Autre choix artistique notable : la vitesse d’exécution du morceau est volontairement accélérée lors du mixage final, ce qui élève la tonalité du morceau de do à ré bémol majeur. Ce détail technique accentue le côté espiègle et dynamique de la chanson, renforçant son caractère joyeux et insouciant.

Une publication contrariée

Bien que terminée dès décembre 1966, When I’m Sixty-Four ne trouve pas immédiatement sa place dans le calendrier de sortie des Beatles. Initialement envisagée comme la face B de Strawberry Fields Forever, elle est finalement intégrée à Sgt. Pepper’s Lonely Hearts Club Band.
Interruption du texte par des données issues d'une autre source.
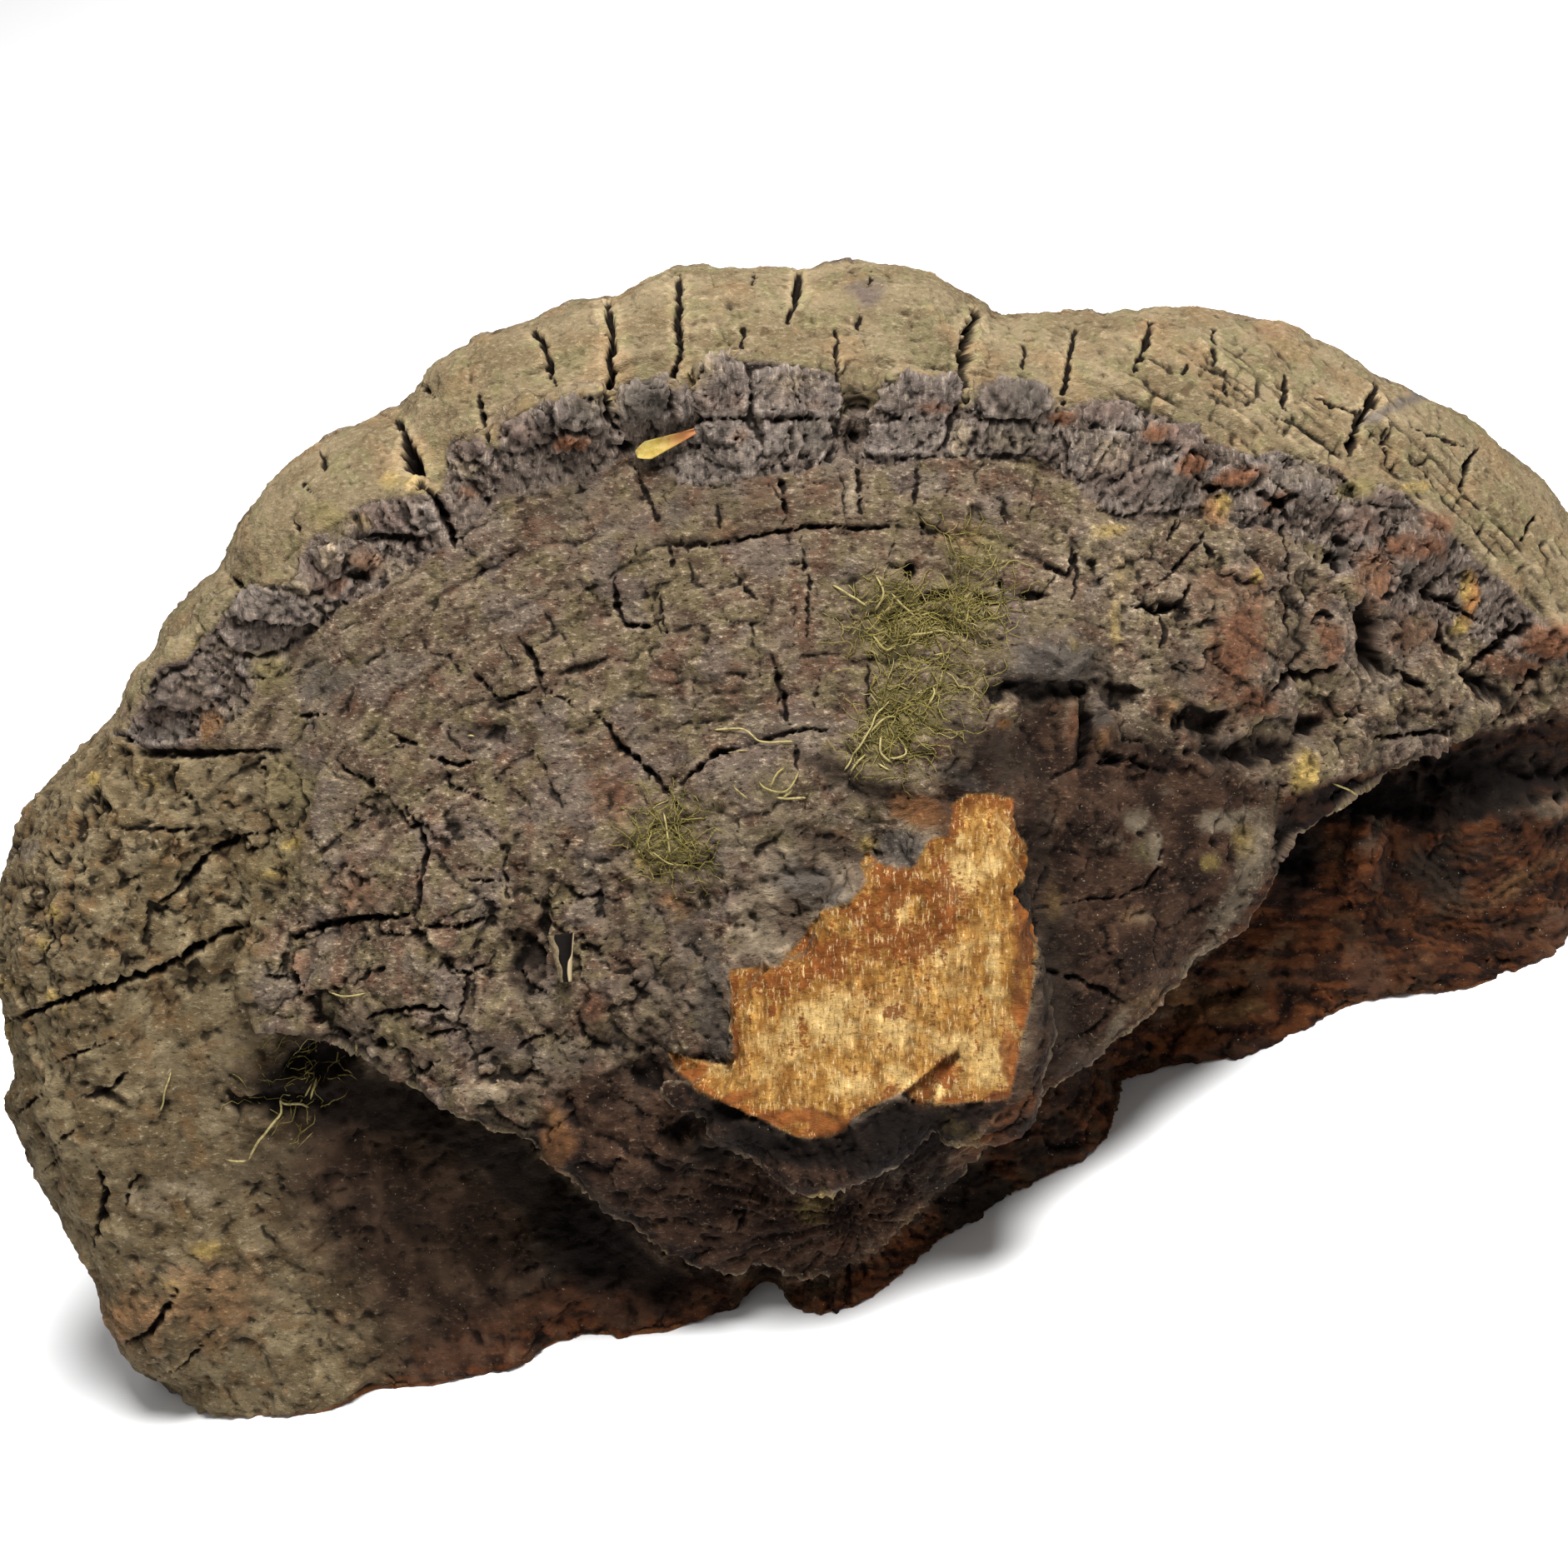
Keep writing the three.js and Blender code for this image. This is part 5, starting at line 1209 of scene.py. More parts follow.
def mottled(laid_out, size, layers, seed, chosen=slice(None)):
    """Mottling of about 0.5, with a spread of 0.1."""
    values = rough(laid_out[chosen], size, layers, seed)
    return 0.5 + 0.1 * (values - values.mean()) / values.std()


marks["broad"] = mottled(place, 13, 2, 111)
marks["patchy"] = mottled(place, 4.5, 4, 114)
marks["hues"] = mottled(place, 3.2, 3, 119)
marks["warmth"] = mottled(place, (7, 9, 6), 3, 123)
marks["dots"] = mottled(around, (1.5, 1.0, 1.5), 2, 131)
marks["layers"] = mottled(around, (5, 1.5, 3), 3, 127)  # the bands of growth, or the fibres where the flesh is bare
for name, laid_out, size, seed in (
    ("margin", around, (9, 2.4, 6), 134), ("foot", fibre, (4.2, 1.2, 2.8), 139), ("cut", fibre, (4.2, 1.2, 2.8), 139),
    ("golden", fibre, (0.9, 4, 3), 143),
):
    chosen = np.nonzero(marks[name] > 0.5)[0]
    marks["layers"][chosen] = mottled(laid_out, size, 3, seed, chosen)

# The stains are soaked into one tint, and how strongly the skin is stained.
weights = np.stack([marks.pop(name) for name in STAINS], 1)
marks["stained"] = weights.max(1)
weights **= 2
tint = weights @ np.array([shade(*colour)[:3] for colour in STAINS.values()]) + FADED * np.array(shade(*PLAIN)[:3])
tint /= weights.sum(1, keepdims=True) + FADED
titles = sorted(marks)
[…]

George Martin exprimera par la suite des regrets quant à cette décision. Selon lui, la double face A Strawberry Fields Forever/Penny Lane aurait rencontré encore plus de succès si elle avait été accompagnée de When I’m Sixty-Four en face B. Cette réflexion souligne à quel point la gestion des singles chez les Beatles relevait parfois d’un choix cornélien, tant leur répertoire regorgeait de perles potentielles.

Un héritage toujours vivace

Avec le temps, When I’m Sixty-Four s’est imposée comme un incontournable du répertoire des Beatles. Son côté universel lui a valu de nombreuses reprises et adaptations. Elle est même devenue un hymne humoristique au passage du temps, souvent chantée lors d’anniversaires ou de célébrations de mariage.

Au-delà de son aspect léger, la chanson illustre le génie mélodique de Paul McCartney et son talent pour raconter des histoires accessibles à toutes les générations. Elle démontre également l’apport inestimable de George Martin, dont les orchestrations ont contribué à enrichir l’univers sonore des Beatles.

Aujourd’hui encore, elle conserve une place particulière dans le cœur des fans. McCartney lui-même ne manque pas de souligner son caractère prémonitoire, lui qui a largement dépassé les soixante-quatre ans avec toujours autant de vitalité. When I’m Sixty-Four est ainsi bien plus qu’une simple fantaisie musicale : c’est une chanson qui, sous ses airs légers, touche à l’essence même du temps qui passe et des liens humains qui perdurent.